What is the Formula to Find the Surface Area of Hexagonal Prism?
The surface area of a hexagonal prism is given as Total Surface Area, T = 2(area of hexagon base) + 6(area of rectangle face) sq. units. = 6b(a + h), where the apothem length of the prism is "a", the base length of the prism is "b" and the height of the prism is "h". In the case of a regular hexagonal prism, TSA = 6ah + 3√3a^{2}
How to Find the Total Surface Area of the Hexagonal Prism?
To find the total surface area of the hexagonal prism, follow the steps given below:
 Step 1: Check for the given information. Identify the values of apothem length, base length, and height of the prism.
 Step 2: Put these values in the formula of the surface area of a hexagonal prism, TSA = 6b(a + h)
 Step 3: Write the value of the surface area of the hexagonal prism with an appropriate unit.
How to Find the Lateral Surface Area of the Hexagonal Prism?
To find the lateral surface area of the hexagonal prism, follow the steps given below:
 Step 1: Find the values of apothem length, base length, and height of the hexagonal prism.
 Step 2: Put these values in the formula of the surface area of a hexagonal prism, LSA = 6ah
 Step 3: Write the value so obtained in cubic units
How to Find the Height of the Hexagonal Prism When Its Lateral Surface Area and Apothem Length are Given?

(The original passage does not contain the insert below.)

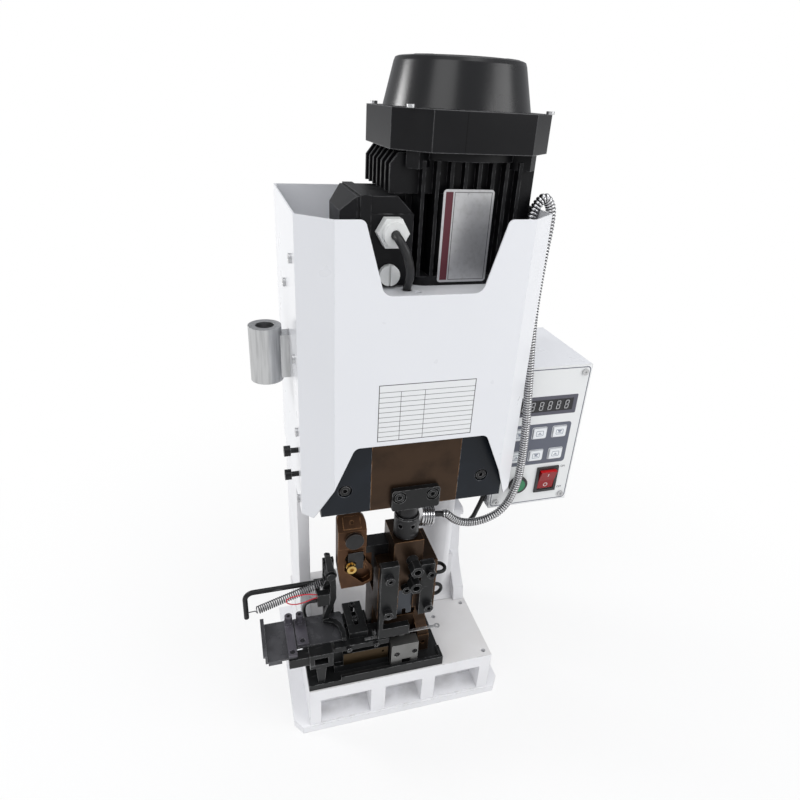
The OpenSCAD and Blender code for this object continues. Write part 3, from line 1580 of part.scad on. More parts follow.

The formula to calculate the lateral surface area of a hexagonal prism is 6ah.
 Step 1: Find its lateral surface area and identify its apothem length.
 Step 2: Divide the lateral surface area by 6a, to find the height of the prism.
What Happens to the Lateral Surface Area of the Hexagonal Prism If Its Height is Doubled?
We know that the lateral surface area of the hexagonal prism is 6ah. If its height gets doubled, its lateral surface area will be 6a(2h), that is 2(6ah). Thus, we can conclude that its lateral surface area will also get doubled.
What Happens to the Total Surface Area of Hexagonal Prism If Length of Apothem is Doubled?
We know that the total surface area of the hexagonal prism is 6b(a + h). When apothem length is doubled, it would definitely lead to an increase in the value of the area but the area will not get doubled.